Senate Leadership Fund, which is aligned with Senate Minority Leader Mitch McConnell, also cut bait in Arizona, where Republican Blake Masters has made a number of past controversial remarks about the Unabomber, World War II and other topics, though other GOP groups have stepped in to help pick up the slack.
“After losing his primary proxy war with Trump, Mitch McConnell is being forced to play a game of musical chairs with his money because he got saddled with fundamentally flawed candidates who are too extreme,” said JB Poersch, president of Senate Majority PAC, the leading Democratic Senate super PAC, of the withdrawing of funds by its Republican counterpart.
Jack Pandol, communications director for Senate Leadership Fund, said “Democrats are losing altitude because they ignored glaring warnings from voters to concentrate on their pet issues instead. It’s sad to watch their last-minute desperation to distract from their own failures.”
Ohio’s contest also remains too close for comfort for the GOP. Republican J.D. Vance is leading Democrat Tim Ryan by 1 to 2 percentage points in polling averages in a race that has been close for months, according to election surveys.
And North Carolina has been more competitive than some expected, though Republican Ted Budd has grown his lead recently and is now ahead of Democrat Cheri Beasley by nearly 3 to 5 points.
At the same time, Democrats and their allies have continued to plow money in recent weeks into Senate contests in Washington and Colorado, where Biden won by double digits, a sign they aren’t taking any chances there, either.
Democrats are hoping another factor that can help them outpace the dour national mood is a solid ground game. Sen. Gary Peters, chair of the Democratic Senatorial Campaign Committee, said that it has invested “significantly” in its get-out-the-vote operation.
“I believe that we have a far superior effort to what the Republicans have,” said Peters. “The Republicans are basically relying on billionaire donors to put up negative nasty false ads against people. And we’re going to employ people power across our battleground states and we’re going to win.”
Peters said that he “definitely” sees a path to Democrats winning a 52-seat majority: “I believe we’ll be able to pick up a seat or two.” Toomey, meanwhile, predicted “a small Republican majority — 51, 52, maybe 53 seats.”
Republicans expressed optimism that they have a top-notch ground game as well.
Another indicator that suggests a mixed environment in swing states is pre-election voting, with changes in laws and voting habits due to the Covid-19 pandemic only adding to the uncertainty.

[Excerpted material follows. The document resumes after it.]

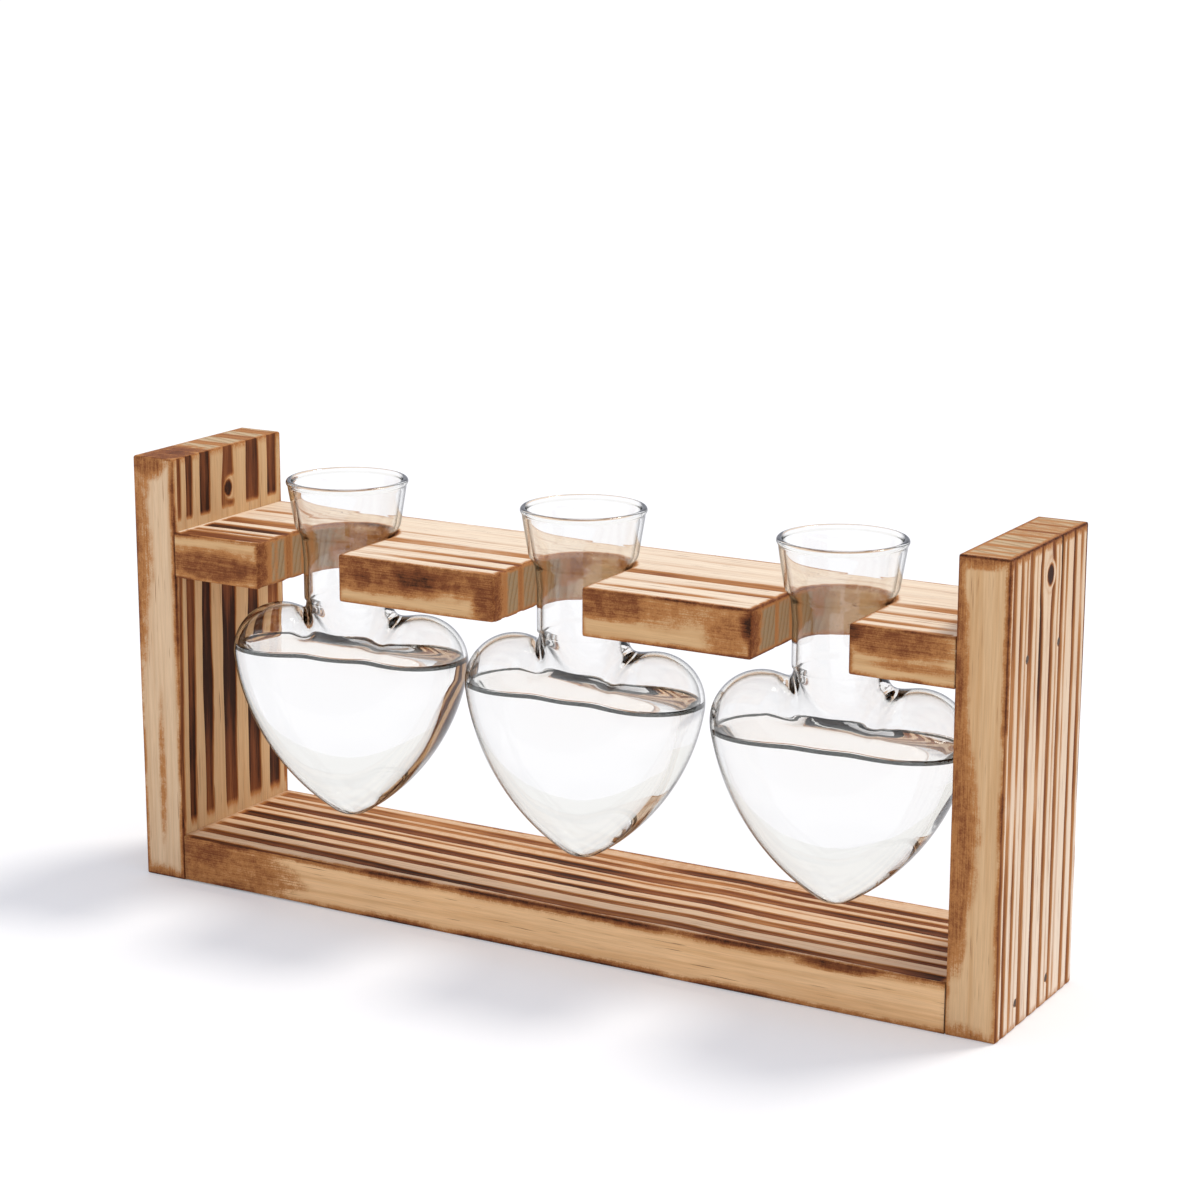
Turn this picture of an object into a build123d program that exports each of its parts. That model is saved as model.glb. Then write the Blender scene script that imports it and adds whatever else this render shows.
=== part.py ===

Early and absentee votes have been near 2020 levels in Georgia, suggesting high turnout for a midterm year. Turnout among Black voters was highest on the first day in the state and has dropped slightly since, but is still ahead of where it was at this point two years ago. That’s a potentially positive sign for Democrats, although data on partisan advantage is murkier in a state where voters do not register with a party. Wisconsin similarly does not have party registration.
In Pennsylvania, where voters do register by party, Democrats have a more than 50-point advantage in mail voting so far, which is comparable to this time in 2020. Total mail ballots cast, however, are about 40 percent less compared to this time two years ago.
In Nevada, Democrats have built up a roughly 20,000-vote advantage in Clark County, the state’s most populous area, as of Sunday, although Republicans have put up relatively strong numbers in other parts of the state with fewer total votes.
Meanwhile, improvement for Republicans is apparent in Arizona and North Carolina, where the Democratic share of the early and absentee vote has ticked down slightly compared to 2020, while Republicans’ portion has increased.
Ally Mutnick contributed to this report.